• [Exercise goal]: Could you write out the opening lines of the data, word for word, stopping after the line that contains "scene.camera = camera"?
——————
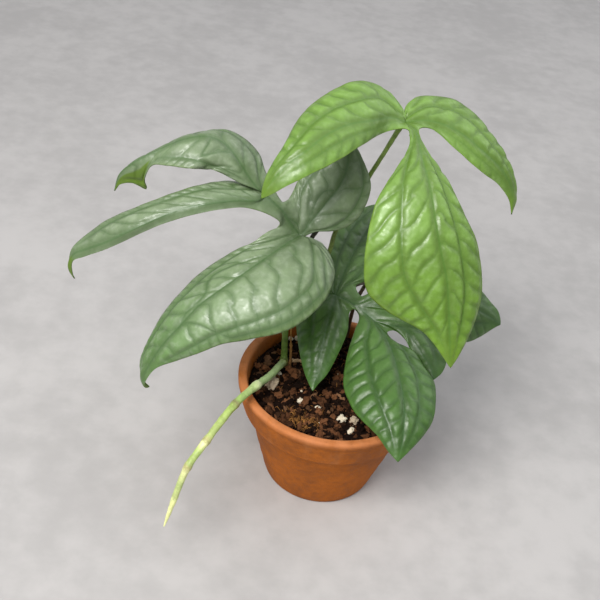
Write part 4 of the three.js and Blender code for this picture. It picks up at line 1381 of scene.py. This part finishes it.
# Lights, in metres.
LIGHT_AIM = (-0.03, 0.0, 0.12)
KEY_LIGHT = {"place": (-0.45, -0.72, 1.15), "size": 0.75, "colour": (1.0, 0.985, 0.96)}
FILL_LIGHT = {"place": (0.75, 0.5, 1.2), "size": 2.0, "colour": (0.96, 0.98, 1.0)}
WORLD_COLOUR = (0.93, 0.95, 1.0, 1.0)
WORLD_STRENGTH = 0.5


def add_camera(scene):
    data = bpy.data.cameras.new("Camera")
    data.sensor_width = CAMERA_SENSOR
    data.lens = CAMERA_LENS
    camera = bpy.data.objects.new("Camera", data)
    down = math.radians(CAMERA_ELEVATION)
    tilt = Matrix.Rotation(math.radians(90 - CAMERA_ELEVATION), 4, "X")
    roll = Matrix.Rotation(math.radians(CAMERA_ROLL), 4, "Z")
    away = Vector((0, -math.cos(down), math.sin(down))) * CAMERA_DISTANCE
    place = (Vector(CAMERA_TARGET) + away) * MM
    camera.matrix_world = Matrix.Translation(place) @ tilt @ roll
    scene.collection.objects.link(camera)
    scene.camera = camera


def add_floor(scene, floor_colour):
    """A plain floor that is staging and no part of the plant."""
    sheet = bmesh.new()
    bmesh.ops.create_grid(sheet, x_segments=2, y_segments=2, size=FLOOR_REACH)
    mesh = bpy.data.meshes.new("floor")
    sheet.to_mesh(mesh)
    sheet.free()
    floor = bpy.data.objects.new("floor", mesh)
    scene.collection.objects.link(floor)
    stone, tree, shader = new_material("Floor", 0.85)
    blotch = blotch_mask(tree, object_place(tree), 9.0, 60.0)
    colour = blend(tree, blotch, rgba(floor_colour, 0.9), rgba(floor_colour, 1.06))
    fill_inputs(tree, shader, {"Base Color": colour})
    mesh.materials.append(stone)


def add_light(scene, name, place, size, power, colour):
    data = bpy.data.lights.new(name, "AREA")
    data.shape = "DISK"
    data.size = size
    data.energy = power
    data.color = colour
    light = bpy.data.objects.new(name, data)
    light.location = place
    aim = Vector(LIGHT_AIM) - Vector(place)
    light.rotation_euler = aim.to_track_quat("-Z", "Y").to_euler()
    scene.collection.objects.link(light)


def add_world(scene):
    world = bpy.data.worlds.new("Pale room")
    world.use_nodes = True
    sky = world.node_tree.nodes["Background"]
    sky.inputs["Color"].default_value = WORLD_COLOUR
    sky.inputs["Strength"].default_value = WORLD_STRENGTH
    scene.world = world


class PLANT_OT_stage(bpy.types.Operator):
    """Set the camera, the plain floor and the soft light"""

    bl_idname = "plant.stage"
    bl_label = "Stage"

    def execute(self, context):
        scene = context.scene
        look = scene.amydrium_stage
        scene.view_settings.view_transform = "Standard"
        add_camera(scene)
        add_floor(scene, look.floor)
        add_light(scene, "Key light", power=look.key_power, **KEY_LIGHT)
        add_light(scene, "Fill light", power=look.fill_power, **FILL_LIGHT)
        add_world(scene)
        return {"FINISHED"}


class PLANT_PT_panel(bpy.types.Panel):
    """Lists the plant's pieces and settings"""

    bl_label = "Potted Amydrium"
    bl_idname = "PLANT_PT_panel"
    bl_space_type = "VIEW_3D"
    bl_region_type = "UI"
    bl_category = "Plant"

    def draw(self, context):
        scene = context.scene
        layout = self.layout
        for operator, settings, labels in (
            (PLANT_OT_pot, scene.amydrium_pot, ("clay", "lip_clay", "lime")),
            (PLANT_OT_soil, scene.amydrium_soil, ("peat", "crumb", "crumbs")),
            (PLANT_OT_stems, scene.amydrium_stems, ("stem", "runner", "tip")),
            (PLANT_OT_leaves, scene.amydrium_leaves, ("thickness", "young", "sage", "low")),
            (PLANT_OT_stage, scene.amydrium_stage, ("floor", "key_power", "fill_power")),
        ):
            layout.operator(operator.bl_idname)
            for label in labels:
                layout.prop(settings, label)


SETTINGS = {
    "amydrium_pot": PotSettings,
    "amydrium_soil": SoilSettings,
    "amydrium_stems": StemSettings,
    "amydrium_leaves": LeafSettings,
    "amydrium_stage": StageSettings,
}
OPERATORS = (PLANT_OT_stage, PLANT_OT_pot, PLANT_OT_soil, PLANT_OT_stems, PLANT_OT_leaves)


def register():
    for kind in (*SETTINGS.values(), *OPERATORS, PLANT_PT_panel):
        bpy.utils.register_class(kind)
    for name, kind in SETTINGS.items():
        setattr(bpy.types.Scene, name, PointerProperty(type=kind))


def unregister():
    for name in SETTINGS:
        delattr(bpy.types.Scene, name)
    for kind in reversed((*SETTINGS.values(), *OPERATORS, PLANT_PT_panel)):
        bpy.utils.unregister_class(kind)


def main():
    register()
    bpy.ops.plant.stage()
    bpy.ops.plant.pot()
    bpy.ops.plant.soil()
    bpy.ops.plant.stems()
    bpy.ops.plant.leaves()


if __name__ == "__main__":
    main()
——————
• [Written answer]:
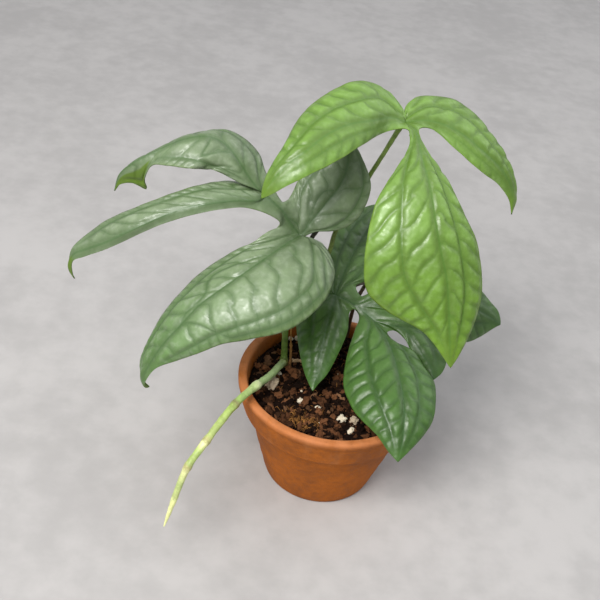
Write part 4 of the three.js and Blender code for this picture. It picks up at line 1381 of scene.py. This part finishes it.
# Lights, in metres.
LIGHT_AIM = (-0.03, 0.0, 0.12)
KEY_LIGHT = {"place": (-0.45, -0.72, 1.15), "size": 0.75, "colour": (1.0, 0.985, 0.96)}
FILL_LIGHT = {"place": (0.75, 0.5, 1.2), "size": 2.0, "colour": (0.96, 0.98, 1.0)}
WORLD_COLOUR = (0.93, 0.95, 1.0, 1.0)
WORLD_STRENGTH = 0.5


def add_camera(scene):
    data = bpy.data.cameras.new("Camera")
    data.sensor_width = CAMERA_SENSOR
    data.lens = CAMERA_LENS
    camera = bpy.data.objects.new("Camera", data)
    down = math.radians(CAMERA_ELEVATION)
    tilt = Matrix.Rotation(math.radians(90 - CAMERA_ELEVATION), 4, "X")
    roll = Matrix.Rotation(math.radians(CAMERA_ROLL), 4, "Z")
    away = Vector((0, -math.cos(down), math.sin(down))) * CAMERA_DISTANCE
    place = (Vector(CAMERA_TARGET) + away) * MM
    camera.matrix_world = Matrix.Translation(place) @ tilt @ roll
    scene.collection.objects.link(camera)
    scene.camera = camera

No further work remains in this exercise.